::: INFORMATION SUPPLIED :::
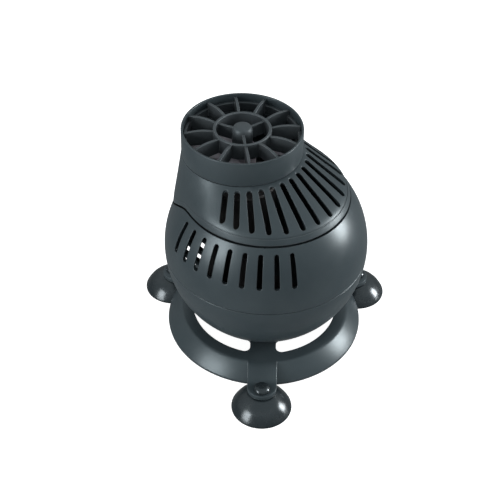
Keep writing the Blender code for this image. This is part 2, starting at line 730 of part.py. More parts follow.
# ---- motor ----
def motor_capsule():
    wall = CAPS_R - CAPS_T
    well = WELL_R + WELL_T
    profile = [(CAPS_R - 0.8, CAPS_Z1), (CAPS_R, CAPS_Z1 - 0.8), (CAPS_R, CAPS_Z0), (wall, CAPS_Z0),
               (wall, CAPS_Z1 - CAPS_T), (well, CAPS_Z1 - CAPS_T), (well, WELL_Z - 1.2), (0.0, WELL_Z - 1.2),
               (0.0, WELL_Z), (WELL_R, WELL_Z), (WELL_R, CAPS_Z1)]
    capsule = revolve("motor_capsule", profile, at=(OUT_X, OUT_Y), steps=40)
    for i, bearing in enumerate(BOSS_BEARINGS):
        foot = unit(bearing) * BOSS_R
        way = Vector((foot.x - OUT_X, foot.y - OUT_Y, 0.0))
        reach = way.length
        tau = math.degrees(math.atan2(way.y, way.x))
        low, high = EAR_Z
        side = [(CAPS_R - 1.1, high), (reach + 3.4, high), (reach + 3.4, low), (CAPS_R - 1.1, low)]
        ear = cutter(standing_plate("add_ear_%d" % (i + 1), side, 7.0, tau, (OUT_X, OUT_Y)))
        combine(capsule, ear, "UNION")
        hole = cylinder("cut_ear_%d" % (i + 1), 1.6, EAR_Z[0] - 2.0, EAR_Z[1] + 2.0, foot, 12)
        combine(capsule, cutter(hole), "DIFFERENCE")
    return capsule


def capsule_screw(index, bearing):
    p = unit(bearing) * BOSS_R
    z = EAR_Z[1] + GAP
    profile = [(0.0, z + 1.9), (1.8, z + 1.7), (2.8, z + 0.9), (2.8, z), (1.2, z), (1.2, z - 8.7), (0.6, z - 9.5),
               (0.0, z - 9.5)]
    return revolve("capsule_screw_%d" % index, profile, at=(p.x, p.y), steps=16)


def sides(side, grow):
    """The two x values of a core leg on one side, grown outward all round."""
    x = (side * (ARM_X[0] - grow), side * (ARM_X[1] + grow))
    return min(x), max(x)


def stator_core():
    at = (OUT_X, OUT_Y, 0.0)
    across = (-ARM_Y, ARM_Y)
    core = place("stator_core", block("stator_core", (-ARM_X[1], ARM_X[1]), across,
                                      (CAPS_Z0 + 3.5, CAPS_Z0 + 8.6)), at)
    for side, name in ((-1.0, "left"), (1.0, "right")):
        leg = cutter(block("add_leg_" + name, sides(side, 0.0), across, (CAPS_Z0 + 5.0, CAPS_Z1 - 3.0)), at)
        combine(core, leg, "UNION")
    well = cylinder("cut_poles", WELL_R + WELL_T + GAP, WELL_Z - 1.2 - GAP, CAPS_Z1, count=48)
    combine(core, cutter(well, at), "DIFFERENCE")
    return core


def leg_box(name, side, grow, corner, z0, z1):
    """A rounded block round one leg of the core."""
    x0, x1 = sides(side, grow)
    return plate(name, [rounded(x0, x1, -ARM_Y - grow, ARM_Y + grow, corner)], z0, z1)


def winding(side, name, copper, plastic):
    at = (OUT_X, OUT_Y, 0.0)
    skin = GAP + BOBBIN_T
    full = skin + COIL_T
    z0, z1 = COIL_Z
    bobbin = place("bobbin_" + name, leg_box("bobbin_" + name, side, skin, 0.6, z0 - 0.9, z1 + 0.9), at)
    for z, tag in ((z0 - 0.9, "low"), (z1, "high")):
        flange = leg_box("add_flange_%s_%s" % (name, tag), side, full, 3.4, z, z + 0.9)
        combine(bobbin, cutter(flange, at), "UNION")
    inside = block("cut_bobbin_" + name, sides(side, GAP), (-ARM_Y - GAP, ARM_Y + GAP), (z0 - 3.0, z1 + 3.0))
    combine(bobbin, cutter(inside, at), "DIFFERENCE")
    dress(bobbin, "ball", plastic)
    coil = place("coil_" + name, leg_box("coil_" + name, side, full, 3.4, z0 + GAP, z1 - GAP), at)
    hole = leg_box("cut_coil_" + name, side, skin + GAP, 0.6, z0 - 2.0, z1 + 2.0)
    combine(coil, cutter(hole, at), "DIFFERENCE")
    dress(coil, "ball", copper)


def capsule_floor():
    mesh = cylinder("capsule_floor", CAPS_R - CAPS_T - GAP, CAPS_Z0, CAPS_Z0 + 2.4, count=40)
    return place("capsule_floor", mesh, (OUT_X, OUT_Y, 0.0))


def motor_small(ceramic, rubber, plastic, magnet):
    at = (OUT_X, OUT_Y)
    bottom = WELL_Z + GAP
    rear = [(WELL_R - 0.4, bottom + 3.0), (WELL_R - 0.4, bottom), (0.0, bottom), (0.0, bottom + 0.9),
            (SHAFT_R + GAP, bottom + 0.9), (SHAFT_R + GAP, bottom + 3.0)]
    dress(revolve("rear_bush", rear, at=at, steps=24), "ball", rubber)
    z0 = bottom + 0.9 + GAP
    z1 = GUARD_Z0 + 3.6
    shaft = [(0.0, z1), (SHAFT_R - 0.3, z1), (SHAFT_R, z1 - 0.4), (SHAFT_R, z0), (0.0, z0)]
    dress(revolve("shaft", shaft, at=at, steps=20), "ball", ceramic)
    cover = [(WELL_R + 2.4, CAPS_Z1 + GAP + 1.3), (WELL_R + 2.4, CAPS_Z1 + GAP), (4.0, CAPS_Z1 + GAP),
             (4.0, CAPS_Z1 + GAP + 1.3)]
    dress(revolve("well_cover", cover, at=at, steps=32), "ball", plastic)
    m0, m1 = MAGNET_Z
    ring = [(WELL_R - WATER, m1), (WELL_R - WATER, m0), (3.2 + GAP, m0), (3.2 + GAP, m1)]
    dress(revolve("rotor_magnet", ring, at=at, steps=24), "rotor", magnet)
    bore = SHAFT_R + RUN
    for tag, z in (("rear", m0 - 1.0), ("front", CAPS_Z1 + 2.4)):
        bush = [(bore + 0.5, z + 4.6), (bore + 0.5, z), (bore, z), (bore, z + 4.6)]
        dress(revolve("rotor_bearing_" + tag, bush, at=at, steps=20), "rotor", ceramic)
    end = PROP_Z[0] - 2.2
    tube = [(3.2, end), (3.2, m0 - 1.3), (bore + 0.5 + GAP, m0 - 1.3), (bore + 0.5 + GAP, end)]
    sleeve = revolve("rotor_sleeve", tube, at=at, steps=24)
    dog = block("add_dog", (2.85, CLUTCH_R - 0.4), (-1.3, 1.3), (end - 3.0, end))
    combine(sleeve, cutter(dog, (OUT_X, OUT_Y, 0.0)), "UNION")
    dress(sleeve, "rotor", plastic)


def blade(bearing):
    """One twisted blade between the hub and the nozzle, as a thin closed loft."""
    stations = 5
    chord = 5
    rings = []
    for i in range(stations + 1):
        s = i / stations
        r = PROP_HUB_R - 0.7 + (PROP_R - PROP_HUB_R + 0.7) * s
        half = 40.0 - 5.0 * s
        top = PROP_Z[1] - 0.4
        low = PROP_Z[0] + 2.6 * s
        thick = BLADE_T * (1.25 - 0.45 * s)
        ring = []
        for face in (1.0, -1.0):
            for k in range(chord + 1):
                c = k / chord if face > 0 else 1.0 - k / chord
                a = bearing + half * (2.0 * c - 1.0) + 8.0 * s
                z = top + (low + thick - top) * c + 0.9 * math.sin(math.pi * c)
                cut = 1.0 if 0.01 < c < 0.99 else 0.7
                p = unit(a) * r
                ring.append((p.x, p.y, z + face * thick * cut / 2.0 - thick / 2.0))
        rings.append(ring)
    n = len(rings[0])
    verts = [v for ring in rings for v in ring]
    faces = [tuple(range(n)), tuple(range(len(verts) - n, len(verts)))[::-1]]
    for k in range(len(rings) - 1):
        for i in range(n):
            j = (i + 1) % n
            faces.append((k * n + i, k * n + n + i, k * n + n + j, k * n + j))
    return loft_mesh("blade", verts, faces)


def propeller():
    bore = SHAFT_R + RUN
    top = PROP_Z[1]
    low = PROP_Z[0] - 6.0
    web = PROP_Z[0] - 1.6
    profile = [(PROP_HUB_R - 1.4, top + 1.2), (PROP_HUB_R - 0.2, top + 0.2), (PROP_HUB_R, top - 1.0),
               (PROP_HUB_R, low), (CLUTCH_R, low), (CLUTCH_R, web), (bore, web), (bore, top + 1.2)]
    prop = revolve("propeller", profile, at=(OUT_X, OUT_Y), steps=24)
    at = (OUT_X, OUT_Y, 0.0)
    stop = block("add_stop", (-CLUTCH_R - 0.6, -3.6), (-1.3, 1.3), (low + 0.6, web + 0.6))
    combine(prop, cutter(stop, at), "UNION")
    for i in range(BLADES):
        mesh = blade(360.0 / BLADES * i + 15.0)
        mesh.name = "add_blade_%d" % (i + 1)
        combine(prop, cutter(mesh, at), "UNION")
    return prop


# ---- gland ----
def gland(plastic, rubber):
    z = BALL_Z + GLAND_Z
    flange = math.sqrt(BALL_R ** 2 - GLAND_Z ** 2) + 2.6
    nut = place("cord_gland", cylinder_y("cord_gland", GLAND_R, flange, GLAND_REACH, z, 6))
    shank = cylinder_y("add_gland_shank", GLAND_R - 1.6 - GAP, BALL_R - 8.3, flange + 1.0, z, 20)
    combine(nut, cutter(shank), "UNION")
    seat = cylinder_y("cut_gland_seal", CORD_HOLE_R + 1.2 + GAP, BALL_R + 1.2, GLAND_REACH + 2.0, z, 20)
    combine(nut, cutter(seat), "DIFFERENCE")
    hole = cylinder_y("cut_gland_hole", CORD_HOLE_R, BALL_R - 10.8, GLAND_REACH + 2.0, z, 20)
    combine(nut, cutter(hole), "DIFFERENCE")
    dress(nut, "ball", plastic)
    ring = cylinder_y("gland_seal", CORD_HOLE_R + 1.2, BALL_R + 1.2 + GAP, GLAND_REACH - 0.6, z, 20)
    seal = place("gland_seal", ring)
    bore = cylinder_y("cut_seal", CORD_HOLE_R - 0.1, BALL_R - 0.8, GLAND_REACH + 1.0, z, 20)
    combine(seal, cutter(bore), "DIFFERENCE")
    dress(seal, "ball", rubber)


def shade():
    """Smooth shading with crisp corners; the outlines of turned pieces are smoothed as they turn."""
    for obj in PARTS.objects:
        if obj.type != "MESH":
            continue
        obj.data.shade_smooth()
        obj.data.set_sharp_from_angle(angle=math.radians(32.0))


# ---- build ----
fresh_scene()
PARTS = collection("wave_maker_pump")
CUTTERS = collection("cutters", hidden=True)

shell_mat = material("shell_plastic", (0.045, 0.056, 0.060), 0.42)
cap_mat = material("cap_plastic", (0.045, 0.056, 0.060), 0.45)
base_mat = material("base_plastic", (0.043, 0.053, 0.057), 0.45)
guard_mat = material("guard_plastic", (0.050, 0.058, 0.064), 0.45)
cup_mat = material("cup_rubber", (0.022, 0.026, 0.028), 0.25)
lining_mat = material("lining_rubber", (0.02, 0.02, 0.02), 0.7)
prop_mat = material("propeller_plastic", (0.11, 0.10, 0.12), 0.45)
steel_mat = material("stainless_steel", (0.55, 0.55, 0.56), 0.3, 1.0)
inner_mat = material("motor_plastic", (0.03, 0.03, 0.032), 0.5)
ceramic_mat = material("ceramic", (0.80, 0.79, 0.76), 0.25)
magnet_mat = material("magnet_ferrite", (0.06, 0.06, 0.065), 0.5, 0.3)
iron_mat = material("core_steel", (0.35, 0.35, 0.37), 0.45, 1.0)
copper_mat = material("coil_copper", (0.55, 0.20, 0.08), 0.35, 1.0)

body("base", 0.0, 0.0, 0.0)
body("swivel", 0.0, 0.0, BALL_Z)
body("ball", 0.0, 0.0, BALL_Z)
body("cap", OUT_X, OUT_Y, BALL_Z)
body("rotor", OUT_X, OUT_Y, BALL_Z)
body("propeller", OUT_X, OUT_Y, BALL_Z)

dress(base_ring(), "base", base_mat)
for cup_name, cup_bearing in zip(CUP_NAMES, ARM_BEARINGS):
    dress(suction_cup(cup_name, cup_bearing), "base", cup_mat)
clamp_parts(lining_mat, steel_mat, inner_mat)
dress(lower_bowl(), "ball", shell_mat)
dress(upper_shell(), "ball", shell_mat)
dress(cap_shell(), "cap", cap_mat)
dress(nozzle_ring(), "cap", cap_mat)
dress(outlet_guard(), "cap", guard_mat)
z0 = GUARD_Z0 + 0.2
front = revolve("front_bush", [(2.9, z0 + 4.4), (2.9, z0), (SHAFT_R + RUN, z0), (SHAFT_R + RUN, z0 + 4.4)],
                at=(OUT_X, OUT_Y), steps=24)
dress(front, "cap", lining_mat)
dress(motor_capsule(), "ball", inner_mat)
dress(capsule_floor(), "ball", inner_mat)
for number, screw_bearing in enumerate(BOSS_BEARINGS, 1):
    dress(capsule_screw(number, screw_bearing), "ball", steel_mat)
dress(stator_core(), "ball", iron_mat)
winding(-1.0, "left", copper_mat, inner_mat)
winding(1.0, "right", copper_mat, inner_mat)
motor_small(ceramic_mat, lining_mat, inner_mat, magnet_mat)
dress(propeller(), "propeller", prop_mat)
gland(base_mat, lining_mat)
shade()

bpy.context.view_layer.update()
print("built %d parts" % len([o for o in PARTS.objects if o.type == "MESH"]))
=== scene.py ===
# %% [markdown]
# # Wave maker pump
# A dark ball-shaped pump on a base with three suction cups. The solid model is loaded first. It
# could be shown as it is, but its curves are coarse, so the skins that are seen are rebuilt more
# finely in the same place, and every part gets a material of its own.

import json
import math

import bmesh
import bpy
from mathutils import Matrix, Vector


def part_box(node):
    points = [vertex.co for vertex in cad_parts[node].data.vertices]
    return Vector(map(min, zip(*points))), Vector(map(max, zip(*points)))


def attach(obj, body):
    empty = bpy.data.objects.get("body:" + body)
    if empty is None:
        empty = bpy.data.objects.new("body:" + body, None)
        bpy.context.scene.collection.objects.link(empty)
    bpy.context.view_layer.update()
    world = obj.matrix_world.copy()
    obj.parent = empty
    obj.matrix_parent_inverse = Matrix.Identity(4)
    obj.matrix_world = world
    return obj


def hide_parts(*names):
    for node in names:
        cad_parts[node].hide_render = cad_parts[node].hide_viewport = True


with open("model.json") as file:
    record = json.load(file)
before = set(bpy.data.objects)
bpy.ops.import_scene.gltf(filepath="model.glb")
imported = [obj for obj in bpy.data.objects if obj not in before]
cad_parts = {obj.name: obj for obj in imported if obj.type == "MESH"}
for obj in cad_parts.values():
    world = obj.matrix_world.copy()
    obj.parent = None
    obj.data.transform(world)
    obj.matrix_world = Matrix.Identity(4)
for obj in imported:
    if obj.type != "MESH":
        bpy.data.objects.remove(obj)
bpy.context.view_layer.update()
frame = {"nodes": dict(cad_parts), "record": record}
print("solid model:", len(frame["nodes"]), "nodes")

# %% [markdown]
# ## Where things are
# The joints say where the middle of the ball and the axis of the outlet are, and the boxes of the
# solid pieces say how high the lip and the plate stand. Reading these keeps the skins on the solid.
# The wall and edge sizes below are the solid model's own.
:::
(WHAT IS ASKED) Starting at the line that contains "zip(*points))), Vector(map(max, zip(*points)))", retype each line through the end of the listing above and nothing else.

(THE ANSWER)
    return Vector(map(min, zip(*points))), Vector(map(max, zip(*points)))


def attach(obj, body):
    empty = bpy.data.objects.get("body:" + body)
    if empty is None:
        empty = bpy.data.objects.new("body:" + body, None)
        bpy.context.scene.collection.objects.link(empty)
    bpy.context.view_layer.update()
    world = obj.matrix_world.copy()
    obj.parent = empty
    obj.matrix_parent_inverse = Matrix.Identity(4)
    obj.matrix_world = world
    return obj


def hide_parts(*names):
    for node in names:
        cad_parts[node].hide_render = cad_parts[node].hide_viewport = True


with open("model.json") as file:
    record = json.load(file)
before = set(bpy.data.objects)
bpy.ops.import_scene.gltf(filepath="model.glb")
imported = [obj for obj in bpy.data.objects if obj not in before]
cad_parts = {obj.name: obj for obj in imported if obj.type == "MESH"}
for obj in cad_parts.values():
    world = obj.matrix_world.copy()
    obj.parent = None
    obj.data.transform(world)
    obj.matrix_world = Matrix.Identity(4)
for obj in imported:
    if obj.type != "MESH":
        bpy.data.objects.remove(obj)
bpy.context.view_layer.update()
frame = {"nodes": dict(cad_parts), "record": record}
print("solid model:", len(frame["nodes"]), "nodes")

# %% [markdown]
# ## Where things are
# The joints say where the middle of the ball and the axis of the outlet are, and the boxes of the
# solid pieces say how high the lip and the plate stand. Reading these keeps the skins on the solid.
# The wall and edge sizes below are the solid model's own.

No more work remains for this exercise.